Big Four Tournament
- Sport: Basketball
- Founded: 1971
- Folded: 1981
- No. of teams: 4
- Country: United States
- Most titles: Wake Forest (4)

= Big Four Tournament =

American college basketball tournament

The Big Four Tournament was an annual college basketball tournament played from 1971 to 1981 in Greensboro, North Carolina. The field consisted of the "Big Four" North Carolina Atlantic Coast Conference schools: NC State Wolfpack, Duke Blue Devils, North Carolina Tar Heels, and Wake Forest Demon Deacons. The four previously participated in the Dixie Classic from 1949–1960.

The tournament was held in December, before the holiday season started, and consisted of two rounds. Each team would play one other team. The two winners then played for the championship and the two losers would play for third place. The games did not count in the ACC standings, but did count on a team's overall seasonal record, as did their team and individual stats.

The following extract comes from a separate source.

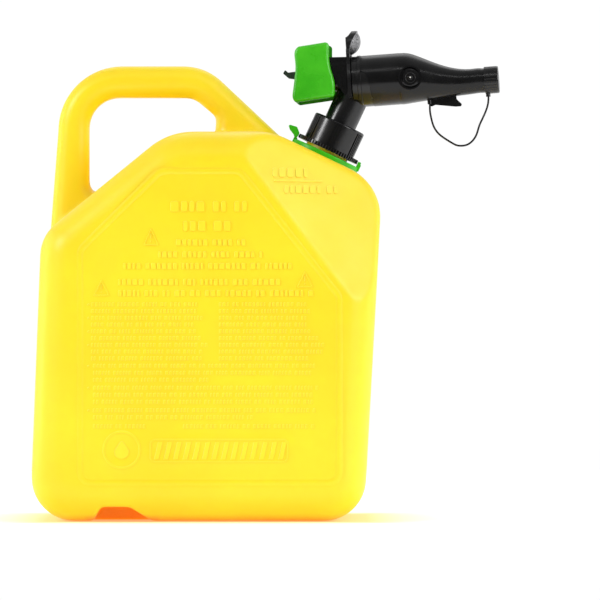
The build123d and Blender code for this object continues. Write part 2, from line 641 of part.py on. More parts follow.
# ---------------------------------------------------------------- end_cap
cap_plane = Plane(origin=(111.6, 0, -nozzle_drop), x_dir=(0, 1, 0), z_dir=(1, 0, 0))
with BuildPart() as end_cap:
    with BuildSketch(cap_plane):
        Circle(12.1)
        with PolarLocations(12.45, 28):
            Circle(0.55, mode=Mode.SUBTRACT)
    extrude(amount=10.6)
    with BuildSketch(cap_plane.offset(10.6)):
        Circle(12.1)
    extrude(amount=1.9)
    fillet(end_cap.edges().group_by(Axis.X)[-1], 1.1)
    with Locations((113.8, 0, -21.8)):
        Cylinder(2.0, 4.4, align=(Align.CENTER, Align.CENTER, Align.MIN))
    with BuildSketch(cap_plane.offset(-2)):
        Circle(11.0)
    extrude(amount=11.2, mode=Mode.SUBTRACT)
    with Locations((113.8, 0, -22.2)):
        Cylinder(0.95, 2.8, align=(Align.CENTER, Align.CENTER, Align.MIN), mode=Mode.SUBTRACT)
end_cap.part.locate(valve.location)
end_cap.part.label = "end_cap"
export_step(end_cap.part, "parts/end_cap.step")

# ---------------------------------------------------------------- cap_tether
with BuildPart() as cap_tether:
    with BuildLine() as cord:
        Spline((61.2, 0, -22.6), (61.2, 0, -26), (61.0, 0, -29.7), (61.7, 0, -37.4), (63.3, 0, -44.5), (66.3, 0, -50.2), (71.9, 0, -55.7), (78.5, 0, -60.5),
               (82.6, 0, -62.9), (86.8, 0, -63.7), (92.0, 0, -63.1), (97.3, 0, -59.7), (101.2, 0, -54.0), (103.8, 0, -47.3),
               (106.8, 0, -41.6), (110.4, 0, -34.9), (113.2, 0, -27.2), (113.8, 0, -23), (113.8, 0, -19.6))
    with BuildSketch(Plane(cord.line @ 0, z_dir=cord.line % 0)):
        Circle(0.88)
    sweep(path=cord.line)
cap_tether.part.locate(valve.location)
cap_tether.part.label = "cap_tether"
export_step(cap_tether.part, "parts/cap_tether.step")
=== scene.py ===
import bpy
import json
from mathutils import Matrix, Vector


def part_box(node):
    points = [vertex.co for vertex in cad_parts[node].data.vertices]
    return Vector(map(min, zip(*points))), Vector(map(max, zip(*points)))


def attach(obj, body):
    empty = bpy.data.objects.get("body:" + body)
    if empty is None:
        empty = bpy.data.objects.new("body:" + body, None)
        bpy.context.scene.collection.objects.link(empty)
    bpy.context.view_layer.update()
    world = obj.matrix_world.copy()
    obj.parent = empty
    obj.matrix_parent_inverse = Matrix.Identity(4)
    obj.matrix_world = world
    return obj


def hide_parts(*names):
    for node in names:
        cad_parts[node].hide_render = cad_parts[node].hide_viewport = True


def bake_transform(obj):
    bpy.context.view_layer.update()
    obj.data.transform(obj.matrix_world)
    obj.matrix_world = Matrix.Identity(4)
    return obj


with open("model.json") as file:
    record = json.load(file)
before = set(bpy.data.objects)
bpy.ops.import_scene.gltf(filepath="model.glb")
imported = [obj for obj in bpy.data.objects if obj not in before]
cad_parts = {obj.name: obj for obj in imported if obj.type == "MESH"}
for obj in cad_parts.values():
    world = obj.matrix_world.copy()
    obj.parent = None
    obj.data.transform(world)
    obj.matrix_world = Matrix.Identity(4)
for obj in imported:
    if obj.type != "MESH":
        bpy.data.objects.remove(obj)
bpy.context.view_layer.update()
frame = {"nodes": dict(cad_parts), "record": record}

import bpy, bmesh, json, math, random
from mathutils import Vector, Matrix

MM = 0.001
nodes = frame["nodes"]
record = frame["record"]
joints = {j["name"]: j for j in record["behaviour"]["joints"]}
random.seed(7)

# ------------------------------------------------------------------ frames read from the record
neck_n = Vector(joints["collar_turn"]["axis"]).normalized()
neck_o = Vector(joints["collar_turn"]["pos_m"]) - neck_n * 20 * MM
neck_y = Vector((0, 1, 0))
neck_x = neck_y.cross(neck_n).normalized()
barrel_u = Vector(joints["button_push"]["axis"]).normalized()
barrel_y = (-Vector(joints["latch_tilt"]["axis"])).normalized()
barrel_z = barrel_u.cross(barrel_y).normalized()
barrel_o = Vector(joints["latch_tilt"]["pos_m"]) + barrel_u * 44 * MM - barrel_z * 12 * MM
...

The tournament came to an end in 1981, when participating schools and their coaches decided that the extra competition, aggravation of playing top conference rivals a third time each season, and the toll of all but one team getting one or more losses on its record so early in the season, outweighed their share of the gate and media revenues, substantial fan interest, and the chance to test themselves against the best in the ACC without the outcome affecting their conference records.

==Games==

| Years | Round | Winner | Loser | Score |
| 1970–71 | First | Wake Forest | Duke | 83–77 |
| First | NC State | North Carolina | 82–70 |
| Third Place | North Carolina | Duke | 83–81 |
| Championship | NC State | Wake Forest | 73–70 |
| 1971–72 | First | NC State | Duke | 67–62 |
| First | North Carolina | Wake Forest | 99–76 |
| Third Place | Duke | Wake Forest | 70–58 |
| Championship | North Carolina | NC State | 99–68 |
| 1972–73 | First | North Carolina | Duke | 91–86 |
| First | NC State | Wake Forest | 88–83 |
| Third Place | Duke | Wake Forest | 80–67 |
| Championship | NC State | North Carolina | 68–61 |
| 1973–74 | First | Wake Forest | Duke | 64–61 |
| First | NC State | North Carolina | 78–77 |
| Third Place | North Carolina | Duke | 84–75 |
| Championship | NC State | Wake Forest | 91–73 |
| 1974–75 | First | Duke | North Carolina | 99–96 OT |
| First | Wake Forest | NC State | 83–78 |
| Third Place | NC State | North Carolina | 82–67 |
| Championship | Wake Forest | Duke | 75–71 |
| 1975–76 | First | NC State | Duke | 104–95 |
| First | Wake Forest | North Carolina | 95–88 |
| Third Place | North Carolina | Duke | 77–74 |
| Championship | Wake Forest | NC State | 93–78 |
| 1976–77 | First | Wake Forest | Duke | 81–80 |
| First | North Carolina | NC State | 78–66 |
| Third Place | Duke | NC State | 84–82 |
| Championship | Wake Forest | North Carolina | 97–96 |
| 1977–78 | First | North Carolina | Duke | 79–66 |
| First | NC State | Wake Forest | 79–77 |
| Third Place | Duke | Wake Forest | 97–84 |
| Championship | North Carolina | NC State | 87–82 |
| 1978–79 | First | Duke | NC State | 65–63 |
| First | North Carolina | Wake Forest | 73–55 |
| Third Place | NC State | Wake Forest | 77–70 |
| Championship | Duke | North Carolina | 78–68 |
| 1979–80 | First | Duke | Wake Forest | 72–70 |
| First | North Carolina | NC State | 97–84 |
| Third Place | NC State | Wake Forest | 70–65 |
| Championship | Duke | North Carolina | 86–74 |
| 1980–81 | First | North Carolina | Duke | 78–76 |
| First | Wake Forest | NC State | 87–57 |
| Third Place | NC State | Duke | 74–60 |
| Championship | Wake Forest | North Carolina | 82–71 |

==Championships==

| Team | Championships | Record |
|---|---|---|
| Wake Forest | 4 | 10–12 |
| NC State | 3 | 13–9 |
| North Carolina | 2 | 12–10 |
| Duke | 2 | 9–13 |

- All games played at Greensboro Coliseum, Greensboro, North Carolina.